Mit Shinji Okazaki der Knipser vom Dienst. Zwölf Tore hat der Japaner in der vergangenen Saison erzielt – der zweitbeste Schütze Yunus Malli kam gerade auf die Hälfte. Eins zu eins könne man Okazaki ohnehin nicht ersetzen, sagte Martin Schmidt dem "Kicker". Allerdings haben die 05er darauf verzichtet, eine sichere Bank zu verpflichten, die zehn Tore garantiert. Florian Niederlechner kommt immerhin mit der Empfehlung von 15 Saisontoren in der abgelaufenen Zweitliga-Saison aus Heidenheim, Schmidt ist überzeugt, dass der 24-Jährige genau zu seinem Stil passt. Der Argentinier Pablo de Blasis wartet noch auf seinen Durchbruch, ihm gelang in der abgelaufenen Saison nur ein Treffer. Eigentlich soll Yoshinori Muto auf Außen wirbeln, aber bei Bedarf könnte der Japaner auch ins Sturmzentrum rücken. Beim überzeugenden 3:0 im Testspiel gegen Miroslav Kloses Lazio Rom vergab er zwar noch gute Möglichkeiten, bereitete aber immerhin einen Treffer vor.

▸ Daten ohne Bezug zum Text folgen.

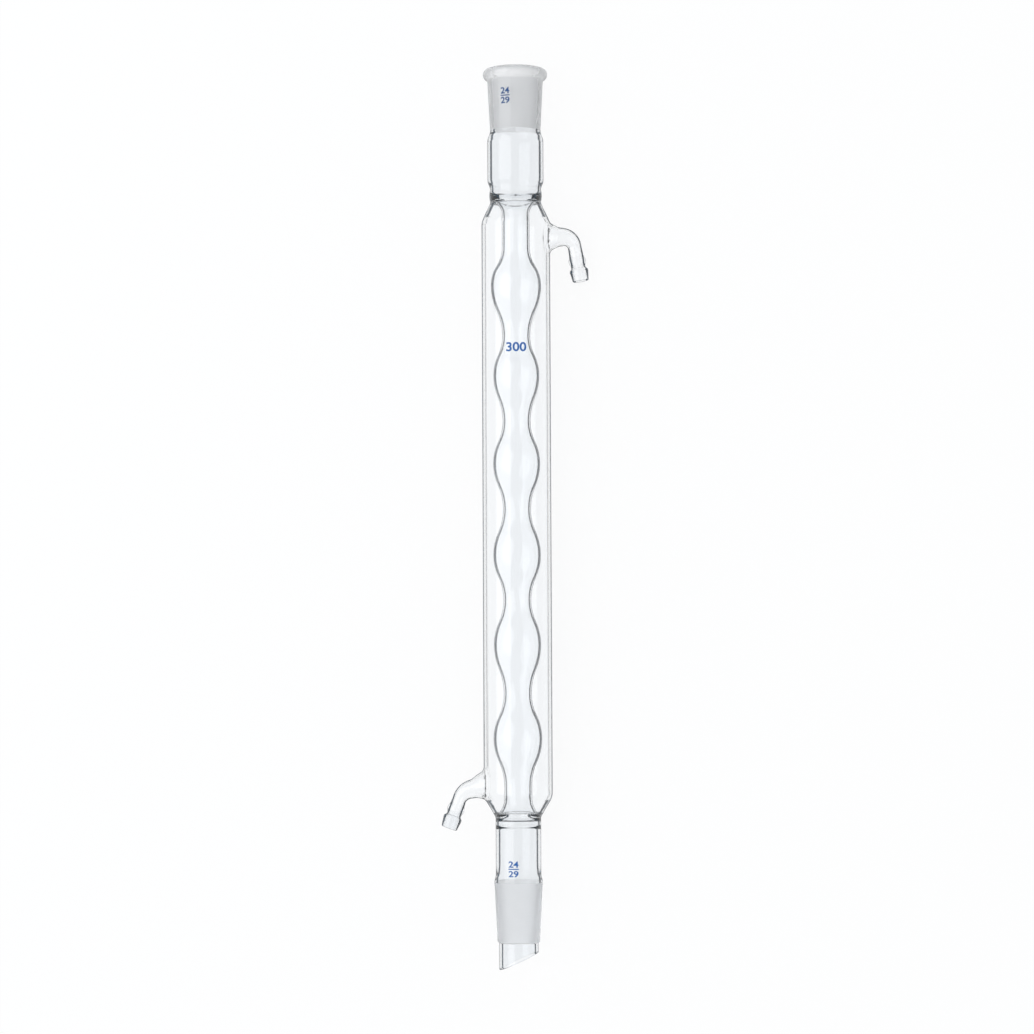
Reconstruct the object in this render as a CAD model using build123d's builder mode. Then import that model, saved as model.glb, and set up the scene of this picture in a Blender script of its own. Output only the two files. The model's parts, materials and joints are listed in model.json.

Wie lautet das Saisonziel?
Achtung, Hippie-Alarm: "Wir wollen mitten in den Herzen unserer Fans und unserer Stadt landen." Das hat Martin Schmidt wirklich gesagt, Sie können es nachlesen, Kicker-Sonderheft, Seite 55. Überhaupt hat es dieser Mann mit der Liebe - das beweist ein Video aus der Zeit kurz nach Thomas Tuchels überraschendem Abgang, für das man der "Allgemeinen Zeitung" einfach nur dankbar sein muss: Ein Reporter rennt durch die Mainzer Fußgängerzone und fragt die Menschen nach ihrem Befinden und möglichen Nachfolgern. Am Ende des Videos gerät er tatsächlich an Martin Schmidt, der sich kaputtlacht und vor der Kamera ausgiebig mit seiner Freundin turtelt. Danke auch, Internet, dass du solche Momente für immer aufbewahrst.
Die n-tv.de Prognose
Nun wieder zum Sportlichen. Die Rechnung könnte so einfach sein: Mainz steckte mit Shinji Okazaki und Johannes Geis lange im Abstiegskampf, also werden die 05er ohne die beiden um den Klassenerhalt bangen müssen. Allerdings ist Martin Schmidt durchaus zuzutrauen, dass er die Mannschaft weiterentwickeln kann. Findet sich dann noch ein Spieler, der die Tore macht, dürften die Mainzer eine ruhigere Saison als zuletzt erleben.